Regards croisés de la communauté internationale
Les capitales occidentales s’interrogent sur la meilleure manière de contenir un conflit nourri, affirme-t-on, par des appuis logistiques venus du Golfe. Sans pointer officiellement Abou Dhabi, plusieurs diplomates contactés par la presse estiment que des pressions politiques pourraient être envisagées pour tarir les flux d’armes.
Le rôle des organisations régionales est également scruté. L’Autorité intergouvernementale pour le développement (IGAD) et l’Union africaine ont multiplié les appels au cessez-le-feu, mais leurs marges de manœuvre restent limitées tant que les fournisseurs extérieurs pèsent sur le rapport de forces militaire.
Acteurs en présence
Face aux FSR, l’armée soudanaise se retrouve cantonnée à des bastions qu’elle tente de défendre avec des moyens parfois décrits comme insuffisants. La situation interne du pays, marquée par une transition politique avortée, a affaibli les capacités de commandement et de mobilisation de troupes régulières.

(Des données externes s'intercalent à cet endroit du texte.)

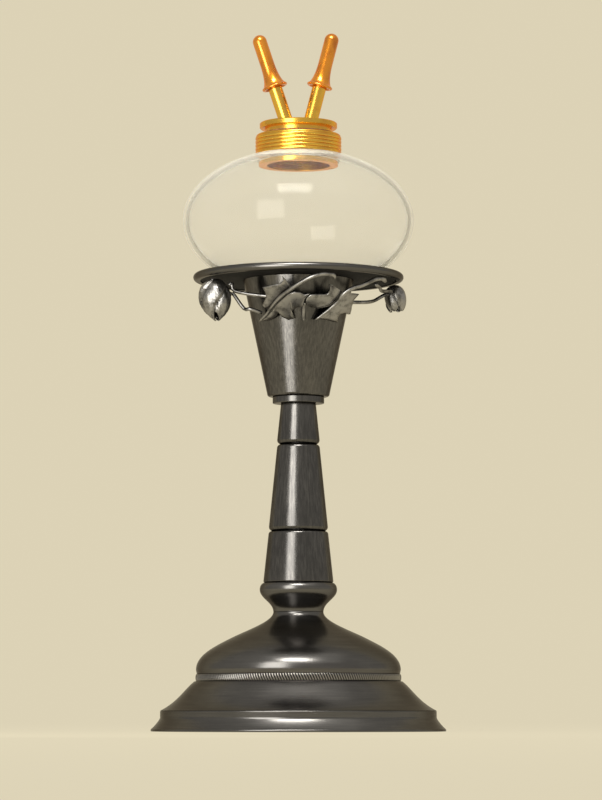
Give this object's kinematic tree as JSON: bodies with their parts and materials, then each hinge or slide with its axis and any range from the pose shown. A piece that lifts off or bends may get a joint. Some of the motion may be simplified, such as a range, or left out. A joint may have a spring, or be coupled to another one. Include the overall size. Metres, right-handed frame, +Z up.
{
  "type": "camphene lamp",
  "caption": "Camphene lamp with capped, splayed wick tubes on a screw burner, a flattened clear glass font on a round tray, and a dark turned stand with a leafy wreath.",
  "frame": {"origin": "centre of the foot's resting face", "axes": "+Z up the lamp's axis, -Y the front of the picture, +X to its right"},
  "size_m": [0.129, 0.129, 0.3084],
  "materials": {
    "dark_metal": "dark patinated, satin",
    "leaf_metal": "rubbed grey, satin",
    "iron": "plain iron",
    "brass": "lacquered, satin",
    "cap_brass": "deep amber lacquer",
    "glass": "clear, faintly milky",
    "plaster": "matte",
    "leather": "waxed",
    "cotton": "braided"
  },
  "bodies": {
    "stand": {"foot_rim": "dark_metal", "base_skirt": "dark_metal", "rope_band": "dark_metal", "base_dome": "dark_metal", "neck_bead": "dark_metal", "lower_stem": "dark_metal", "middle_stem": "dark_metal", "upper_stem": "dark_metal", "socket_ring": "dark_metal", "socket_cup": "dark_metal", "tie_rod": "iron", "rod_top_washer": "iron", "rod_top_nut": "iron", "rod_bottom_washer": "iron", "rod_bottom_nut": "iron", "tray_plate": "dark_metal", "tray_rim": "dark_metal", "glass_font": "glass", "peg_cement": "plaster", "collar": "brass", "collar_cement": "plaster", "left_vine": "leaf_metal", "right_vine": "leaf_metal", "back_vine": "leaf_metal", "left_upper_leaf": "leaf_metal", "left_lower_leaf": "leaf_metal", "middle_leaf": "leaf_metal", "right_leaf": "leaf_metal", "back_left_leaf": "leaf_metal", "back_right_leaf": "leaf_metal", "leaf_stalk": "leaf_metal", "left_bud": "leaf_metal", "right_bud": "leaf_metal", "left_bud_upper_stalk": "leaf_metal", "left_bud_lower_stalk": "leaf_metal", "right_bud_upper_stalk": "leaf_metal", "right_bud_lower_stalk": "leaf_metal"},
    "washer": {"burner_washer": "leather"},
    "burner": {"burner_plate": "brass", "left_wick_tube": "brass", "right_wick_tube": "brass"},
    "left_wick": {"left_wick": "cotton"},
    "right_wick": {"right_wick": "cotton"},
    "left_cap": {"left_cap": "cap_brass"},
    "right_cap": {"right_cap": "cap_brass"}
  },
  "joints": [
    {"name": "burner_rise", "type": "slide", "parent": "stand", "child": "washer", "axis": [0, 0, 1], "range_m": [0, 0.009]},
    {"name": "burner_turn", "type": "hinge", "parent": "washer", "child": "burner", "pos_m": [0, 0, 0.2637], "axis": [0, 0, 1], "range_deg": [0, 1800]},
    {"name": "left_wick_slide", "type": "slide", "parent": "burner", "child": "left_wick", "axis": [-0.3123, 0, 0.95], "range_m": [-0.002, 0.003]},
    {"name": "right_wick_slide", "type": "slide", "parent": "burner", "child": "right_wick", "axis": [0.2487, 0, 0.9686], "range_m": [-0.002, 0.003]},
    {"name": "left_cap_lift", "type": "slide", "parent": "burner", "child": "left_cap", "axis": [-0.3123, 0, 0.95], "range_m": [0, 0.02]},
    {"name": "right_cap_lift", "type": "slide", "parent": "burner", "child": "right_cap", "axis": [0.2487, 0, 0.9686], "range_m": [0, 0.02]}
  ],
  "couplings": [
    {"joint": "burner_rise", "follows": "burner_turn", "m_per_rad": 0.00028647}
  ]
}
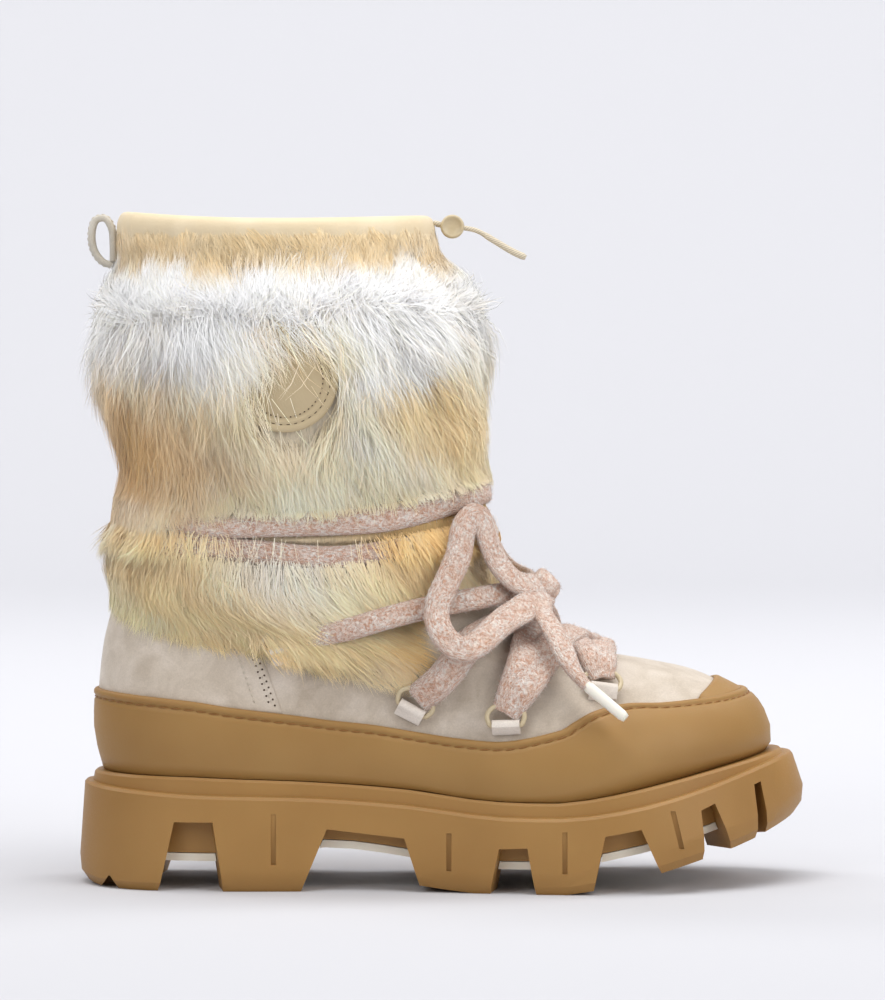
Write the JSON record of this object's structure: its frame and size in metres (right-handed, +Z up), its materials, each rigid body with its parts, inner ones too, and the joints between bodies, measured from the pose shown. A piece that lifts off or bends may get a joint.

Pour les Émirats arabes unis, accusés par plusieurs observateurs d’agir comme principal soutien, les motivations avancées vont de la quête d’influence géostratégique en mer Rouge à la sécurisation de réseaux commerciaux régionaux. Officiellement, Abou Dhabi ne reconnaît pas ces accusations et affiche sa volonté de voir le conflit prendre fin.
Calendrier d’une escalade
Le 26 octobre marque un tournant tactique avec la prise d’El-Fasher, mais les services de renseignement cités par le Wall Street Journal remontent l’accélération des livraisons d’armes au printemps. L’offensive paramilitaire aurait donc été planifiée de longue date, profitant de fenêtres logistiques identifiées par les fournisseurs.
Depuis la mi-été, la densité des vols cargo en provenance du Golfe, relayée dans la presse, s’est maintenue malgré les récriminations diplomatiques. Aucun signal tangible de ralentissement n’a pour l’instant été détecté par les analystes mobilisés sur les données de trafic aérien.
Scénarios possibles
Un premier scénario verrait l’armée soudanaise réussir à stabiliser un front défensif, à condition de recevoir un appui international proportionné. À l’inverse, la poursuite des livraisons émiraties pourrait permettre aux FSR d’étendre leur contrôle vers le Darfour central, puis vers Khartoum, accroissant la fragmentation du pays.
La multiplication d’images de victimes civiles pourrait catalyser des sanctions ciblées contre les acteurs extérieurs accusés de nourrir la guerre. Un troisième scénario, moins probable à court terme, serait celui d’une médiation régionale effective débouchant sur un compromis politique, mais il supposerait la suspension préalable du soutien militaire au terrain.